Ancient Spears Shed New Light on Early Humans
LONDON (Reuter) - German scientists say they have found perfectly
preserved 400,000-year-old wooden spears, strong
evidence that early humans were more sophisticated hunters than anyone
ever thought.
The spears, the oldest wooden hunting weapons ever found, add to a
growing body of data indicating that our now-extinct
ancestors were not primitive, grunting cave-men but rather had an
advanced culture.
Hartmut Thieme of the Institut fuer Denkmalpflege in Hannover scooped
out the spears and other tools ahead of a
high-speed excavator at an open-cast brown coal mine at Schoeningen, 60
miles east of Hannover.
Reporting in the science journal Nature Wednesday, he said his
discovery would force scientists to revise their opinions
about early humans.
"Found in association with stone tools and the butchered remains of
more than 10 horses, the spears strongly suggest that
systematic hunting, involving foresight, planning and the use of
appropriate technology, was part of the behavioural
repertoire of pre-modern hominids," Thieme wrote.
He said in an interview the spears would have been used by Homo
erectus, a human ancestor that lived between 1.6
million and 400,000 years ago.
Before this, the oldest spear found was about 125,000 years old and
many anthropologists were convinced that the
ancestors of humanity were mostly gatherers who only ate meat
opportunistically, scavenging carcasses or trapping small
creatures.
Spears indicate they hunted big game for a living.

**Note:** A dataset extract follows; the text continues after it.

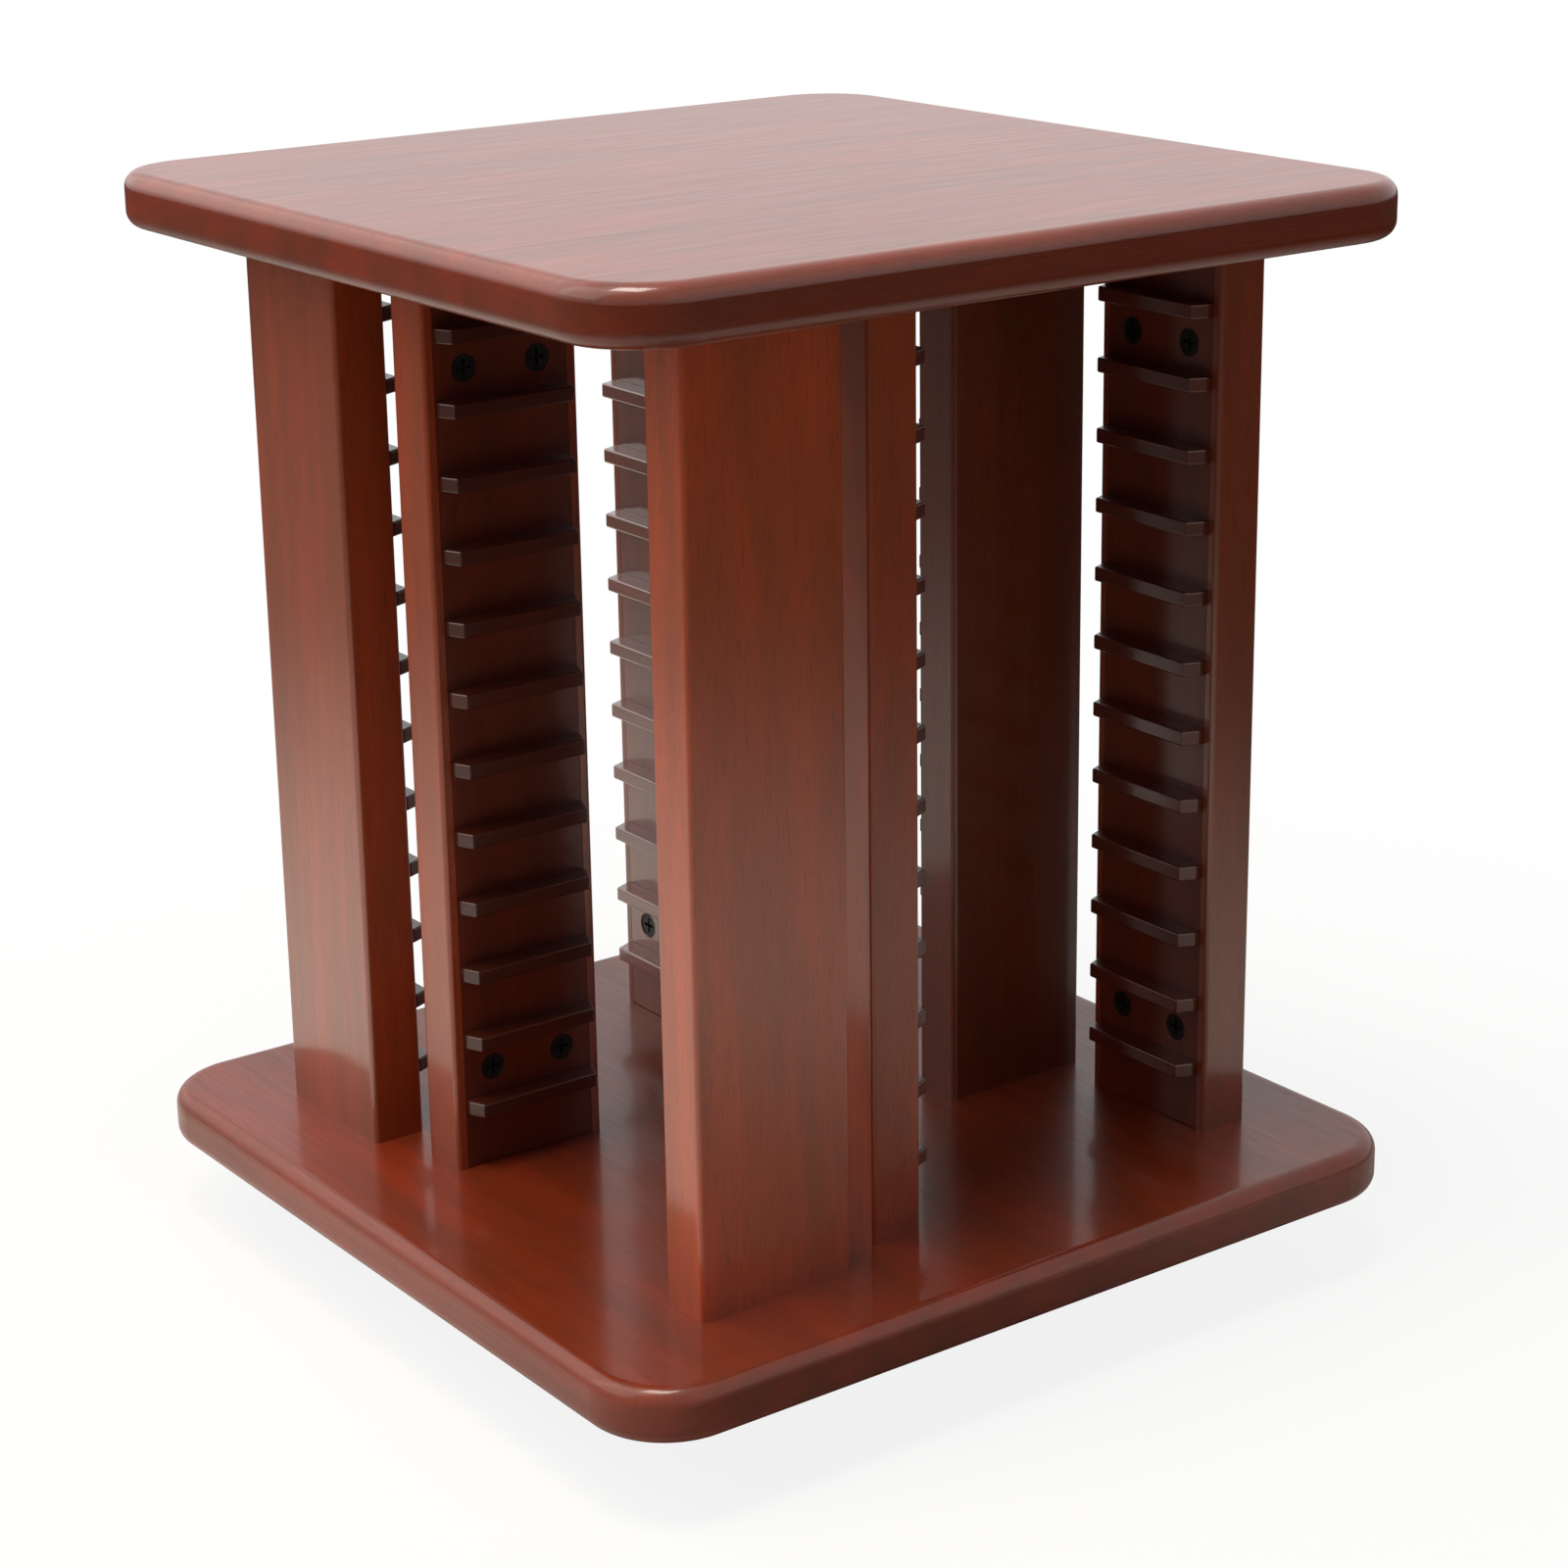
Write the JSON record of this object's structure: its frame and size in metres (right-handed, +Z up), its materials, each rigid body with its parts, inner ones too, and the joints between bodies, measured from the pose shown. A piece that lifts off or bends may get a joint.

Robin Dennell, an archeologist at the University of Sheffield, said the
findings left him speechless.
"Wooden finds like these would be sensational if only 3,000 years old;
finds a hundred times older are almost
unimaginable," Dennell wrote in a commentary on Theime's paper.
"The spears have other exciting implications. First, the time and skill
needed to make them," Dennell added. Each took
careful advantage of the hardest wood in the 30-year-old spruce trees
from which they were made.
"We see considerable depth of planning, sophistication of design, and
patience in carving the wood, all of which have
been attributed only to modern humans."
The spears could also explain how people colonized northern Europe at
the end of the last Ice Age when the climate was
much colder than now. "The key to survival might have been efficient
hunting techniques," Dennell said.
Several recent discoveries have forced scientists to reassess their
opinions of pre-humans.
Last May, Jean-Jacques Hublin of the Musee de l'Homme in Paris said he
had found bone rings and other ornaments
usually believed to have been made by Cro-Magnons at a Neanderthal site
near Arcy-sur-Cure in central France.
He proposed that Neanderthals and Cro-Magnons traded with one another,
which would show Neanderthals valued
aesthetic objects such as jewelry and art.
Cro-Magnons, the direct ancestors of modern humans, arrived in Europe
30,000 to 35,000 years ago. Anthropologists
argue about whether they descended from the Neanderthals or replaced
them.
But several findings now indicate that Cro-Magnons and Neanderthals
lived closely together for thousands of years.
Last month archeologists in Ethiopia found stone tools 2.5 million
years old, pushing back the frontier of the first-known
use of tools by pre-humans by 200,000 years and showing early humans
were cleverer than anyone believed. They do not
know which species of early human made the tools.